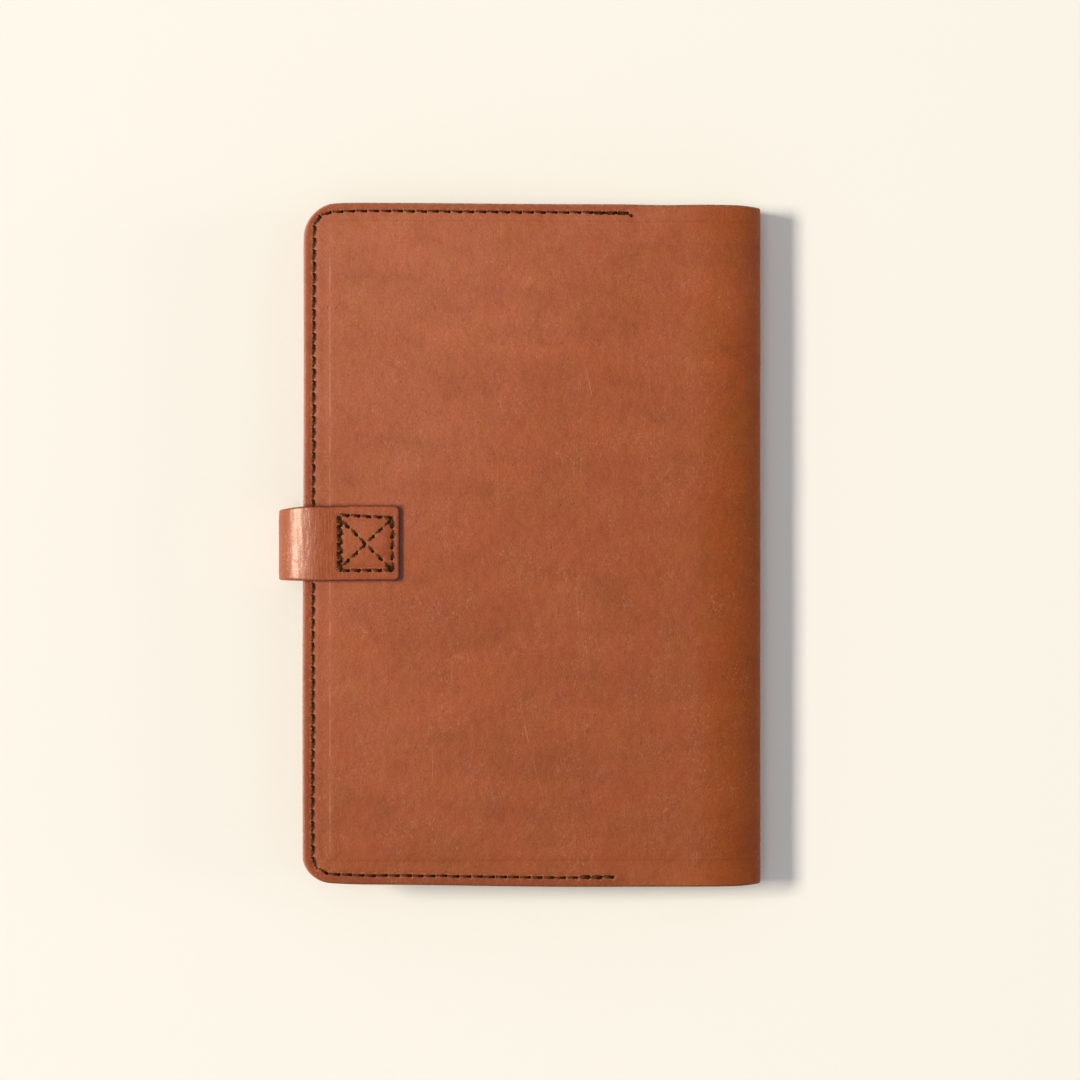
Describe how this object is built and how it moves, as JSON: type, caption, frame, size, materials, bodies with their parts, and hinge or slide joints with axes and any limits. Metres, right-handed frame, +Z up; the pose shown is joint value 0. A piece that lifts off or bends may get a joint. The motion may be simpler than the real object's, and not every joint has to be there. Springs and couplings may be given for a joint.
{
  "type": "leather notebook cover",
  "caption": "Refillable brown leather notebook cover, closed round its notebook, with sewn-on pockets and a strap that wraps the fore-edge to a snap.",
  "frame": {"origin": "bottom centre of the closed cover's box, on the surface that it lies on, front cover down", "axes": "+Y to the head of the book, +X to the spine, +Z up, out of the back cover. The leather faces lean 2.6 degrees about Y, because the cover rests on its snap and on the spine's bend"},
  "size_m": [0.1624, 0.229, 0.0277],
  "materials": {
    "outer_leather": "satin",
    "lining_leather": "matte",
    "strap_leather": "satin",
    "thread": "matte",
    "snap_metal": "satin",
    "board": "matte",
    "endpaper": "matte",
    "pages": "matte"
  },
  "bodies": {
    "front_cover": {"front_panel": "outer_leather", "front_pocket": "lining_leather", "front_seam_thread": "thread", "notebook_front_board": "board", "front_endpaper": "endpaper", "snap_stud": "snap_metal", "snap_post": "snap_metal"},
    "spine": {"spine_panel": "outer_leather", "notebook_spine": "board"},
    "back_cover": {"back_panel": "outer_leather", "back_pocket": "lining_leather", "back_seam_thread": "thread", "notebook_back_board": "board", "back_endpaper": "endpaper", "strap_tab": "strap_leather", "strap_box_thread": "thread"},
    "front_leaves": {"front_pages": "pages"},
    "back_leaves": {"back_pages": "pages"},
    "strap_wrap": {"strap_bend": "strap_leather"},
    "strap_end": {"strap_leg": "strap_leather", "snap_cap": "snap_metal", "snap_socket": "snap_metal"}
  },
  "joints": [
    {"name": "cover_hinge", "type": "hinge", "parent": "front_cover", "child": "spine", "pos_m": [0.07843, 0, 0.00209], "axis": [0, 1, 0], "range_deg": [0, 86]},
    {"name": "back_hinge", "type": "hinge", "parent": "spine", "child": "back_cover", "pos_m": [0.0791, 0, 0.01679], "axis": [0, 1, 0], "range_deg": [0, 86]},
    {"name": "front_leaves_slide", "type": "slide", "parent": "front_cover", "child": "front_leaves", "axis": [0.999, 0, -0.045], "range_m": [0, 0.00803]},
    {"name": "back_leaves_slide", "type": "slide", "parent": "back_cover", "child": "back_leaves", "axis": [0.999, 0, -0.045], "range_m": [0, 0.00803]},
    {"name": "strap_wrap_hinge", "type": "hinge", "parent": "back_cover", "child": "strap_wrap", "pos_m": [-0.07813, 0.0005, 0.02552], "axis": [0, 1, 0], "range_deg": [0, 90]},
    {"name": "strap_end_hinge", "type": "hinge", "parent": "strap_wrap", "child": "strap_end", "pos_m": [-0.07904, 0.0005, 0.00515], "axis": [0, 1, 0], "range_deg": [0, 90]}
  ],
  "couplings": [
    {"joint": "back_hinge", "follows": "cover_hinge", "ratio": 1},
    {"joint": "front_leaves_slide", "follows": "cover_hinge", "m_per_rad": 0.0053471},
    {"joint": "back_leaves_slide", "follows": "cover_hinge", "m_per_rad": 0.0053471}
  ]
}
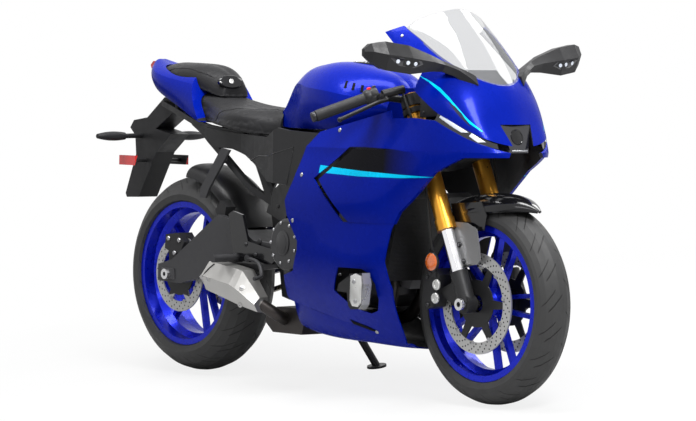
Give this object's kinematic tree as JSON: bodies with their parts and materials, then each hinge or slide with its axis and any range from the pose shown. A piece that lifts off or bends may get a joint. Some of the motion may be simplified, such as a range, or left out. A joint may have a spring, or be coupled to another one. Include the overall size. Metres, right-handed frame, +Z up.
----------
**TO DO**: Exactly reproduce all of the entries above.

**FULL SOLUTION**:
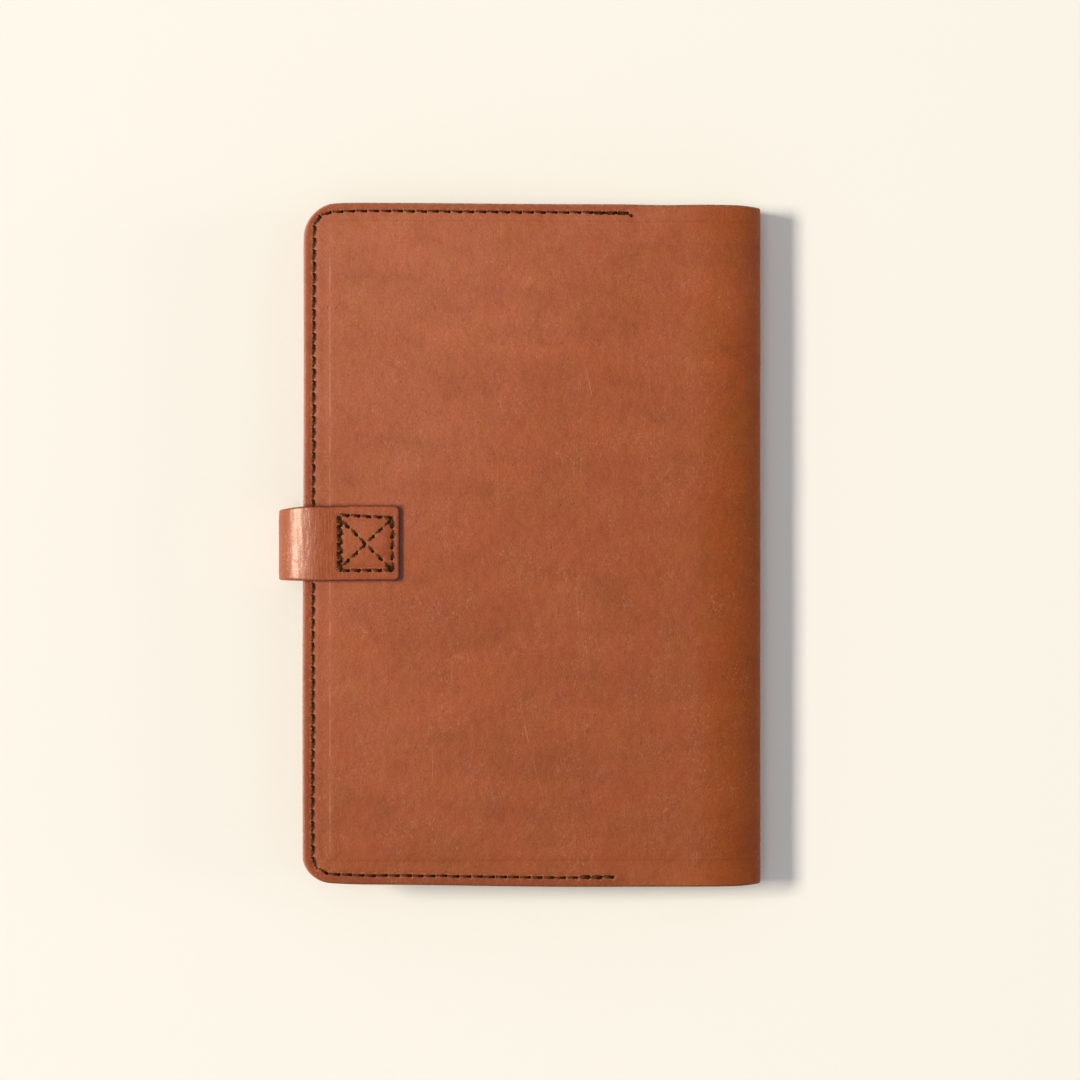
Describe how this object is built and how it moves, as JSON: type, caption, frame, size, materials, bodies with their parts, and hinge or slide joints with axes and any limits. Metres, right-handed frame, +Z up; the pose shown is joint value 0. A piece that lifts off or bends may get a joint. The motion may be simpler than the real object's, and not every joint has to be there. Springs and couplings may be given for a joint.
{
  "type": "leather notebook cover",
  "caption": "Refillable brown leather notebook cover, closed round its notebook, with sewn-on pockets and a strap that wraps the fore-edge to a snap.",
  "frame": {"origin": "bottom centre of the closed cover's box, on the surface that it lies on, front cover down", "axes": "+Y to the head of the book, +X to the spine, +Z up, out of the back cover. The leather faces lean 2.6 degrees about Y, because the cover rests on its snap and on the spine's bend"},
  "size_m": [0.1624, 0.229, 0.0277],
  "materials": {
    "outer_leather": "satin",
    "lining_leather": "matte",
    "strap_leather": "satin",
    "thread": "matte",
    "snap_metal": "satin",
    "board": "matte",
    "endpaper": "matte",
    "pages": "matte"
  },
  "bodies": {
    "front_cover": {"front_panel": "outer_leather", "front_pocket": "lining_leather", "front_seam_thread": "thread", "notebook_front_board": "board", "front_endpaper": "endpaper", "snap_stud": "snap_metal", "snap_post": "snap_metal"},
    "spine": {"spine_panel": "outer_leather", "notebook_spine": "board"},
    "back_cover": {"back_panel": "outer_leather", "back_pocket": "lining_leather", "back_seam_thread": "thread", "notebook_back_board": "board", "back_endpaper": "endpaper", "strap_tab": "strap_leather", "strap_box_thread": "thread"},
    "front_leaves": {"front_pages": "pages"},
    "back_leaves": {"back_pages": "pages"},
    "strap_wrap": {"strap_bend": "strap_leather"},
    "strap_end": {"strap_leg": "strap_leather", "snap_cap": "snap_metal", "snap_socket": "snap_metal"}
  },
  "joints": [
    {"name": "cover_hinge", "type": "hinge", "parent": "front_cover", "child": "spine", "pos_m": [0.07843, 0, 0.00209], "axis": [0, 1, 0], "range_deg": [0, 86]},
    {"name": "back_hinge", "type": "hinge", "parent": "spine", "child": "back_cover", "pos_m": [0.0791, 0, 0.01679], "axis": [0, 1, 0], "range_deg": [0, 86]},
    {"name": "front_leaves_slide", "type": "slide", "parent": "front_cover", "child": "front_leaves", "axis": [0.999, 0, -0.045], "range_m": [0, 0.00803]},
    {"name": "back_leaves_slide", "type": "slide", "parent": "back_cover", "child": "back_leaves", "axis": [0.999, 0, -0.045], "range_m": [0, 0.00803]},
    {"name": "strap_wrap_hinge", "type": "hinge", "parent": "back_cover", "child": "strap_wrap", "pos_m": [-0.07813, 0.0005, 0.02552], "axis": [0, 1, 0], "range_deg": [0, 90]},
    {"name": "strap_end_hinge", "type": "hinge", "parent": "strap_wrap", "child": "strap_end", "pos_m": [-0.07904, 0.0005, 0.00515], "axis": [0, 1, 0], "range_deg": [0, 90]}
  ],
  "couplings": [
    {"joint": "back_hinge", "follows": "cover_hinge", "ratio": 1},
    {"joint": "front_leaves_slide", "follows": "cover_hinge", "m_per_rad": 0.0053471},
    {"joint": "back_leaves_slide", "follows": "cover_hinge", "m_per_rad": 0.0053471}
  ]
}
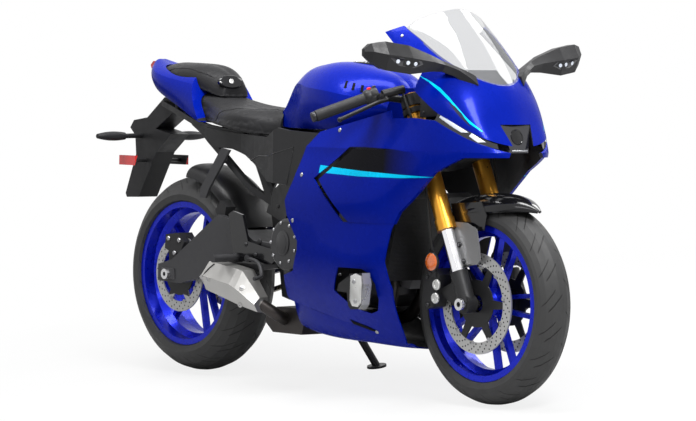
Give this object's kinematic tree as JSON: bodies with their parts and materials, then each hinge or slide with its axis and any range from the pose shown. A piece that lifts off or bends may get a joint. Some of the motion may be simplified, such as a range, or left out. A joint may have a spring, or be coupled to another one. Include the overall size. Metres, right-handed frame, +Z up.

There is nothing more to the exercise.